The paper trail was the deception. According to federal filings, investors received documentation suggesting they held interests in legitimate settlement agreements. Payments that looked like proceeds from defendants or insurers were used to sustain the illusion of a functioning portfolio of legal receivables. The architecture mattered because it exploited a simple truth: most financial fraud is not caught by one missing fact but by a chain of documents that fail to reconcile. Rothstein’s operation tried to make that chain look continuous.
That continuity had to be manufactured day after day. The scheme depended on the same basic mechanisms a legitimate law practice would use to move money, communicate with counterparties, and show work product: letters, files, ledgers, checks, and account statements. In a normal practice, those documents create accountability. Here, they created the appearance of settled disputes and completed obligations where no underlying settlement existed. The public record makes clear that the lie was not merely verbal. It was embedded in the paperwork investors relied on to believe they were buying a lawful stream of settlement proceeds.
Inside the law firm and affiliated entities, the maintenance load was enormous. Someone had to prepare the false paperwork. Someone had to send updates. Someone had to manage incoming complaints from investors who expected regular distributions. Someone had to keep the story synchronized across multiple accounts and multiple counterparts. This is one of the least glamorous facts about fraud: it is administrative work. Every lie creates clerical obligations. Every false statement must be matched to a file, a payment, or a follow-up explanation that keeps the next inquiry from becoming a crisis.
The money flow, as described in the criminal case, was not limited to investor principal being shuffled around. Funds supported Rothstein’s personal lifestyle and the broader expenses of sustaining the illusion. The public record includes lavish spending on homes, luxury goods, travel, and private indulgence, though the precise mapping of each dollar was left to later forfeiture and bankruptcy proceedings. What matters for understanding the crime is not merely that money was spent, but that spending itself became part of the cover story: success begets success, and visible wealth reassures the next wave of believers. The appearance of a thriving legal-finance operation depended on more than forged documents; it depended on the material theater of prosperity.
There were also payoffs and side payments, according to the government’s account of the case. Fraud at this scale rarely operates alone. It requires people to answer phones, process transfers, draft correspondence, and sometimes ignore what common sense would otherwise make obvious. Not every participant must be a knowing conspirator for the machine to function, but the machine benefits from every form of silence. In that sense, the social cost of the scheme extended beyond the named defendant. Each additional layer of assistance or passive accommodation made the structure harder to see and easier to defend when outsiders began asking questions.

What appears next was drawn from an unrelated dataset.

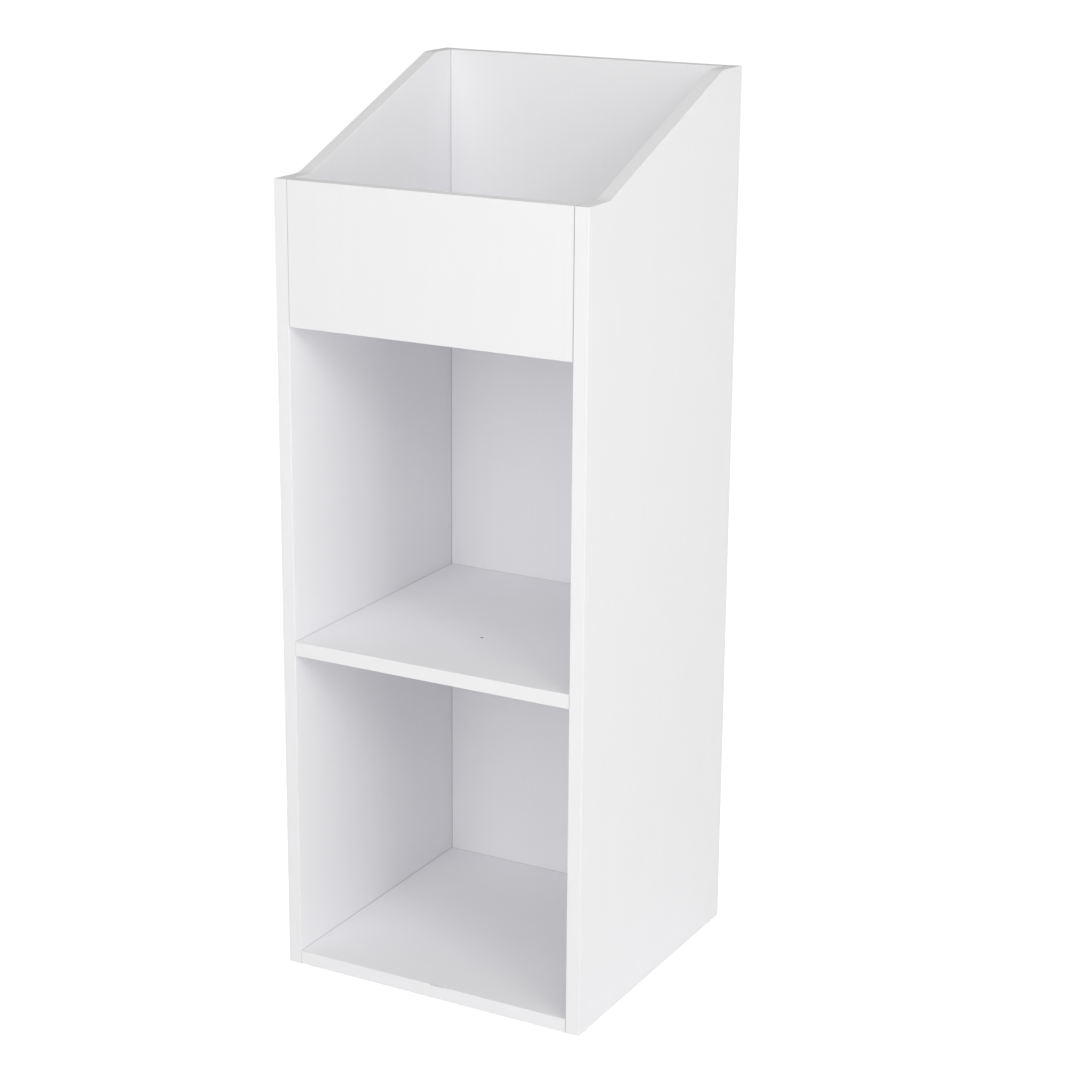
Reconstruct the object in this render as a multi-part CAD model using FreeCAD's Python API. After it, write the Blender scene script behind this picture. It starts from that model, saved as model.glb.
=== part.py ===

A particularly revealing feature of the case was the extent to which the firm’s normal professional operations blurred into the fraud. A law office can issue checks, maintain files, and communicate with counterparties in ways that look ordinary even when they are being used for dishonest ends. The office environment itself becomes an instrument. The fraud does not require a hidden basement laboratory; it can be built from desks, email, letterhead, and trust accounts. That is why the setting mattered. The scheme benefited from the visual credibility of a functioning law practice, where paperwork is expected, money moves through formal channels, and legal process itself is often too technical for an outsider to verify in real time.
Near misses accumulated. Questions surfaced. But the operation had defenses: status, confidence, and the illusion that a well-connected lawyer would not risk everything on something so crude. In fraud investigations, skepticism often arrives late because the initial explanation is always available: the money is temporarily delayed, the counterparty is slow, the paperwork is confidential, the transaction is complex. In Rothstein’s world, complexity itself was a shield. The more layers of supposed legal process were added, the more the system resembled something legitimate enough to postpone alarm.
A surprising detail from the case is how much time could be bought by producing the appearance of legal process. Settlements, by their nature, are often not public. That meant there was less immediate external verification than there would have been in a conventional investment fraud tied to traded securities. The secrecy did not simply conceal the truth; it created a procedural moat around it. Investors were asked to trust what they could not independently inspect. They were not handed transparent market data or public exchange records. They were handed documents that looked like the normal artifacts of confidential litigation and settlement administration.
That reliance on private paperwork gave the fraud a forensic signature. The relevant evidence was not a stock ticker or a trading blotter but a dense field of settlement files, payment records, and representations that had to line up closely enough to prevent doubts from hardening into a complaint. In practical terms, the scheme lived or died by whether those documents could continue to answer the two basic questions any investor would eventually ask: where is the money, and why has it not arrived yet? Each false statement bought time, but it also narrowed the room for error. The longer the operation ran, the more documents had to match.
By late 2008, the stress of maintenance was visible to anyone looking carefully. According to later filings, the cash demands grew heavier as obligations multiplied and the supply of fresh money became more necessary. That is the tell of a Ponzi structure: the business of paying old claims begins to overtake the fiction of generating new ones. When the checking account becomes the real engine of the enterprise, the original story has already failed. What had once looked like a sophisticated legal-finance product was now revealing its true shape: a documentary fraud sustained by relentless paperwork and selective reassurance.
The pressure was not abstract. It showed up in the need to keep distributions moving, to prevent investors from comparing notes, and to ensure that no one stumbled onto a contradiction between what one file said and what another implied. A fake settlement that pays out for a while becomes dangerous in a different way: every payment creates a claimant, every claimant expects continuity, and every continuity point becomes another place where the lie can crack. The operation’s strength — the appearance of routine legal process — was also its weakness, because routine creates records. And records, once examined in sequence, are where inconsistencies begin to surface.
What made the case especially consequential was that the fraud hid inside a familiar professional form. A law office is supposed to be a place where documents mean something. In Rothstein’s operation, documents were the product. The lawyers’ costume still fit, but the seams were pulling. And once the seams showed, the issue was no longer whether the settlements were real. It was whether anyone inside the network would force the question into the daylight before the whole structure buckled.